The Power of Play: Essential Reads to Inspire Inclusive, Engaging Landscapes
In October, our team focused on the importance of play. To refresh our ideas, our team attended a CPD with Richard Cocker where we explored the value of play from various perspectives. A few stand-out books recommended during the session caught our interest as essential reads for anyone involved in the role of play in our lives.
Here’s a quick rundown:
- Evolutionary Playwork by Bob Hughes – Delving into play’s evolutionary role, this book reimagines play as an essential, instinctual behaviour crucial to children’s development.
- The Play Ethic – A Manifesto fo a Different Way of Living by Pat Kane – Kane challenges the reader to see play not as a diversion but as a central, motivating force that fuels creativity, engagement, and innovation across all ages.
- Urban Playground: How Child-Friendly Planning and Design Can Save Cities by Tim Gill – Gill reveals how seeing cities through the eyes of children strengthens the case for planning and transportation policies that work for people of all ages, and for the planet. The book shows how urban designers and city planners can incorporate child friendly insights and ideas into their masterplans, public spaces and streetscapes.
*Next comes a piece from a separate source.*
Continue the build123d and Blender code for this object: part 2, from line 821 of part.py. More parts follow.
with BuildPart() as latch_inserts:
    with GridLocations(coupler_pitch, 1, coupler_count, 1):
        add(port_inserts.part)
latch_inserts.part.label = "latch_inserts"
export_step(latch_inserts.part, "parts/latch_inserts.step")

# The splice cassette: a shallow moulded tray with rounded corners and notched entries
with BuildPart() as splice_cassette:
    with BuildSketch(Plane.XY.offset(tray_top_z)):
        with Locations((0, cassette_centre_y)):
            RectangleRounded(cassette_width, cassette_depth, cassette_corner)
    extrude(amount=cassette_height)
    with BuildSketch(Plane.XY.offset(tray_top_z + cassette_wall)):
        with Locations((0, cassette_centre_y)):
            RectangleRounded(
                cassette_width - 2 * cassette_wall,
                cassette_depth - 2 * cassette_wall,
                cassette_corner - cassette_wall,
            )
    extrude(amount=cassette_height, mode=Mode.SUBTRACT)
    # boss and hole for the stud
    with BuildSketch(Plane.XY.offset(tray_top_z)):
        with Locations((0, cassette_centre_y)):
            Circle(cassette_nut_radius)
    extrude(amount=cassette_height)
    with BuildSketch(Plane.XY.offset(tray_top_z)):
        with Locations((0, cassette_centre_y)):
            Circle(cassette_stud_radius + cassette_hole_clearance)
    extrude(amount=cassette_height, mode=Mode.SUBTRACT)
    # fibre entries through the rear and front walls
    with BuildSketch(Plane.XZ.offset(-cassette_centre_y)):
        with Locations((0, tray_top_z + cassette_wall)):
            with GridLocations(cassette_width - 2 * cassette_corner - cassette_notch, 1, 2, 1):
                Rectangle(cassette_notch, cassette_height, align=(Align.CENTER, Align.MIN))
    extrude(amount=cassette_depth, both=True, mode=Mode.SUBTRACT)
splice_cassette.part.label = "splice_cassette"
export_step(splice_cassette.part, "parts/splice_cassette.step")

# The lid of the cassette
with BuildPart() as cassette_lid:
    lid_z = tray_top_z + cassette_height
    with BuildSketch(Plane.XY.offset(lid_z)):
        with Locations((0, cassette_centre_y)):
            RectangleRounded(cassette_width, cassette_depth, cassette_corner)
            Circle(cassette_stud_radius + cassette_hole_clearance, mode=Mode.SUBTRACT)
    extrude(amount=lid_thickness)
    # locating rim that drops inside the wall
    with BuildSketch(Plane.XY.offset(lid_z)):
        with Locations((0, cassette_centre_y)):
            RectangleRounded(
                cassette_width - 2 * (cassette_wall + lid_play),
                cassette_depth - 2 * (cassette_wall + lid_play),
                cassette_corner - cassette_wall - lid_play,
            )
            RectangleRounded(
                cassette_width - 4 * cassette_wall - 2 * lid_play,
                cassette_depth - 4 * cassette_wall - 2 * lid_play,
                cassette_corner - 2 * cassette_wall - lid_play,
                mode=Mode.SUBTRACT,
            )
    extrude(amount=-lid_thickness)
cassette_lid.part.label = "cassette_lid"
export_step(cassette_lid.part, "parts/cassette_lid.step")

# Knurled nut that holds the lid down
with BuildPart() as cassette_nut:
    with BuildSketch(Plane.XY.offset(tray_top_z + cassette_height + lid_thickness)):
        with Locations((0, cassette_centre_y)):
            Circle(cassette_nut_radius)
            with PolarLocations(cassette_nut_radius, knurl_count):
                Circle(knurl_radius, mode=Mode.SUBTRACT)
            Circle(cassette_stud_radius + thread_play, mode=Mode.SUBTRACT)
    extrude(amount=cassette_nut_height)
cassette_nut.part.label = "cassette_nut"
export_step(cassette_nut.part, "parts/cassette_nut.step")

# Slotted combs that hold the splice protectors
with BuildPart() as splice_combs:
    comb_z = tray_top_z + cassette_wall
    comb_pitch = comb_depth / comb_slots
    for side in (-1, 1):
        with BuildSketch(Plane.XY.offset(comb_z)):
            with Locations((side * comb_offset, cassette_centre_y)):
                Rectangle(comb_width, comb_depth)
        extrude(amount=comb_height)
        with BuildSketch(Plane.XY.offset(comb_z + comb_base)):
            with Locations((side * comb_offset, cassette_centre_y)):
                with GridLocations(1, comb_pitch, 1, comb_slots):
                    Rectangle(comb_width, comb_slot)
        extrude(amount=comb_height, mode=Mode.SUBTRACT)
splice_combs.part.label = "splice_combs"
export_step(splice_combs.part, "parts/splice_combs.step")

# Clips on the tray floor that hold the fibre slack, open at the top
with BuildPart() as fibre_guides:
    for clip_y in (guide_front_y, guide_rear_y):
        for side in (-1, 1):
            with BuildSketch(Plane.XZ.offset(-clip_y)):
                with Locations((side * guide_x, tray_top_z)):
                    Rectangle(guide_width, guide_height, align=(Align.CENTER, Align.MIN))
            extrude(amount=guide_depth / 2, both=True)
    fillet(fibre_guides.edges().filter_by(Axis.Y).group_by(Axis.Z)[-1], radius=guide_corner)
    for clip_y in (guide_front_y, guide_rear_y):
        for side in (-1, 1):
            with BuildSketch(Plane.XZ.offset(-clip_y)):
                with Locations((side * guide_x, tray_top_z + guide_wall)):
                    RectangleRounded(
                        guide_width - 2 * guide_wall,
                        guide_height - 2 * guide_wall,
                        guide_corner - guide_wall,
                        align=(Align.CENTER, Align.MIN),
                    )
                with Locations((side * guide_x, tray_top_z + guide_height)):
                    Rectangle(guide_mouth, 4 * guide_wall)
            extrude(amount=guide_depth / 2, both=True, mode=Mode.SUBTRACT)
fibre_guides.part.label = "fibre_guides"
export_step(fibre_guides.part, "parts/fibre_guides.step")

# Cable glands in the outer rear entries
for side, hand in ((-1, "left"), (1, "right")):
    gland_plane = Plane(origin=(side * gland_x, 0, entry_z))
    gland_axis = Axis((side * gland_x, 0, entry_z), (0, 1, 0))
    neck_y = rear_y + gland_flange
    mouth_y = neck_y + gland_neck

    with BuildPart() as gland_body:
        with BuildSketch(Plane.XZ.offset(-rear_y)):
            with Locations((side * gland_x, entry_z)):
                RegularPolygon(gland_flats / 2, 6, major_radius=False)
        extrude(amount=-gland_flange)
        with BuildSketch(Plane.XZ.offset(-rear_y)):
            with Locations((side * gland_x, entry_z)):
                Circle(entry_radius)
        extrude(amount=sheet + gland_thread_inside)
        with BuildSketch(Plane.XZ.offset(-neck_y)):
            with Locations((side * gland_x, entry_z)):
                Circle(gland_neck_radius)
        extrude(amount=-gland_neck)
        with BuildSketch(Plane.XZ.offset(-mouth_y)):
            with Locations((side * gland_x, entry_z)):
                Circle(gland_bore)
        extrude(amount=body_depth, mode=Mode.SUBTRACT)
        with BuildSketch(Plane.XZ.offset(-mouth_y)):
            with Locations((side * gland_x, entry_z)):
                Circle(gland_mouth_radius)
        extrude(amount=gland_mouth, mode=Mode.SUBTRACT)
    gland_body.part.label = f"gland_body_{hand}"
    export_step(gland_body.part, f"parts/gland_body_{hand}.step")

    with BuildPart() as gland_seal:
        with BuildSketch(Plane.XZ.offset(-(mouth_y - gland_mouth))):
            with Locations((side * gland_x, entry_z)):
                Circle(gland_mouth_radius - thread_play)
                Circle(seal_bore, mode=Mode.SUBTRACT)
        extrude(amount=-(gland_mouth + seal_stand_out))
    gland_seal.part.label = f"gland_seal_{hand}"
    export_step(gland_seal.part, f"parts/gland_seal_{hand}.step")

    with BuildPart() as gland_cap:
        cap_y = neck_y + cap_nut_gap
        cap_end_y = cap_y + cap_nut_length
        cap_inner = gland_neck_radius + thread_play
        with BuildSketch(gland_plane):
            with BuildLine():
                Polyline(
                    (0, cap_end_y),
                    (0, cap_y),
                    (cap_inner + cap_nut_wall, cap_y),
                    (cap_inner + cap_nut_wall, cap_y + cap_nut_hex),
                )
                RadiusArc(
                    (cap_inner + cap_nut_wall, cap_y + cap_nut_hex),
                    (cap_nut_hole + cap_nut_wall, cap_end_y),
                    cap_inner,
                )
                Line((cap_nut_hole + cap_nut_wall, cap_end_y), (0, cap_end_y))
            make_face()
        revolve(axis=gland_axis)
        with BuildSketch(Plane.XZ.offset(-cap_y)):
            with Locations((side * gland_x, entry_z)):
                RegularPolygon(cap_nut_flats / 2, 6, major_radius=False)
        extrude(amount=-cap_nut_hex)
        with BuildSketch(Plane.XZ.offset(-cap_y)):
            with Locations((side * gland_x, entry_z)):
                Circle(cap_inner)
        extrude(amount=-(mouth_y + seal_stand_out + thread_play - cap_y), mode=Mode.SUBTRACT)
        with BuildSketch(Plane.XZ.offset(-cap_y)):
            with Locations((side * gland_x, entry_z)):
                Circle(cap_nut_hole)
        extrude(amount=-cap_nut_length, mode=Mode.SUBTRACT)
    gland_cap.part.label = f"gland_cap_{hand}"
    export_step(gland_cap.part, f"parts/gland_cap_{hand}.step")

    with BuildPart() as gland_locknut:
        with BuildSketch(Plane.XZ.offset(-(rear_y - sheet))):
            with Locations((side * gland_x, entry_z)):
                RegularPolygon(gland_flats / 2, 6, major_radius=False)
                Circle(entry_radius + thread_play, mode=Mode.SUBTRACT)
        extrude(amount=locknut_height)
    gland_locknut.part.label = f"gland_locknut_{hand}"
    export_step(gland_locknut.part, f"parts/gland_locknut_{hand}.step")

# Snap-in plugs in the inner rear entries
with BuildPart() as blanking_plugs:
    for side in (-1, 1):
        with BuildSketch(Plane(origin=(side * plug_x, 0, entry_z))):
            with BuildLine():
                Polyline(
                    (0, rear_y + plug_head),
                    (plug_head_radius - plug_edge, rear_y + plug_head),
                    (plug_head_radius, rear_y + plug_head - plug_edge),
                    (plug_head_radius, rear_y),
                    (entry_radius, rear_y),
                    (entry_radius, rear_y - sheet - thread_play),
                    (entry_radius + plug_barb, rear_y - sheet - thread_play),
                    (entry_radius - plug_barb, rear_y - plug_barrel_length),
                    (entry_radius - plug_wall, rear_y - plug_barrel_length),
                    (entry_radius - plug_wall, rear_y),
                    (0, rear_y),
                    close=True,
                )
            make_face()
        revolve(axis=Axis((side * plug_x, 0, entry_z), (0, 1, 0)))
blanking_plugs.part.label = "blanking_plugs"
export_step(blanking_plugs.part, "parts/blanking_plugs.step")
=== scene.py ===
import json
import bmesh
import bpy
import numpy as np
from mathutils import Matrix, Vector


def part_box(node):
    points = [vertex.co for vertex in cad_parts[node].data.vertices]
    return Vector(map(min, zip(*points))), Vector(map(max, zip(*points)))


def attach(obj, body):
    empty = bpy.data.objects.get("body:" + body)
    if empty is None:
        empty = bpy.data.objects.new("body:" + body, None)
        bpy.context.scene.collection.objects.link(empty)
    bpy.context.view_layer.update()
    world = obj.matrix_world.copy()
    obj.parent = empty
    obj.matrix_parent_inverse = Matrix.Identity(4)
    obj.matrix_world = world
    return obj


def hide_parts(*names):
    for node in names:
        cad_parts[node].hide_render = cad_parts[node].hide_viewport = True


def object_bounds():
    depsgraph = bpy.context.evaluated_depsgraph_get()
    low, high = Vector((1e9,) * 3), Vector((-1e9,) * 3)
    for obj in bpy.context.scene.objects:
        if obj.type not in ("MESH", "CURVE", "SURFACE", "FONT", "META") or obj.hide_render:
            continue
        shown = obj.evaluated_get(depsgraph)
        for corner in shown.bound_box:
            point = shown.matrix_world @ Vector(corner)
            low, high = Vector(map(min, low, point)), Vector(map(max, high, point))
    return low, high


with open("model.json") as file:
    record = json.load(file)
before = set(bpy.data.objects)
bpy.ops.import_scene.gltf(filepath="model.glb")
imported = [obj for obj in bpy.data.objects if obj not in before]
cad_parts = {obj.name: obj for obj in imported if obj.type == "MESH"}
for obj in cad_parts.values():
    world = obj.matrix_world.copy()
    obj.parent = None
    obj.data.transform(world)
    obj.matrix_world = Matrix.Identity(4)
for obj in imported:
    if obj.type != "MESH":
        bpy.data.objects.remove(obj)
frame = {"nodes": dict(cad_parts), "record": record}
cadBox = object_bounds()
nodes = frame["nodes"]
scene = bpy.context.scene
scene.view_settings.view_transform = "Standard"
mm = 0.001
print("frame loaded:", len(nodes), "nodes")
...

- Last Child in the Woods by Richard Louv – Louv’s work highlights the importance of reconnecting children with nature, addressing the consequences of ‘nature deficit disorder.’
- Let the Children Play by Pasi Sahlberg and William Doyle – This book advocates for child-led, unstructured play as a vital part of learning and growth, drawing insights from global educational systems.
Each of these works deepens our understanding of play as a crucial factor in well-being, mental health, and social development. Perfect resources to accompany our October theme on play and to inspire inclusive, engaging landscapes.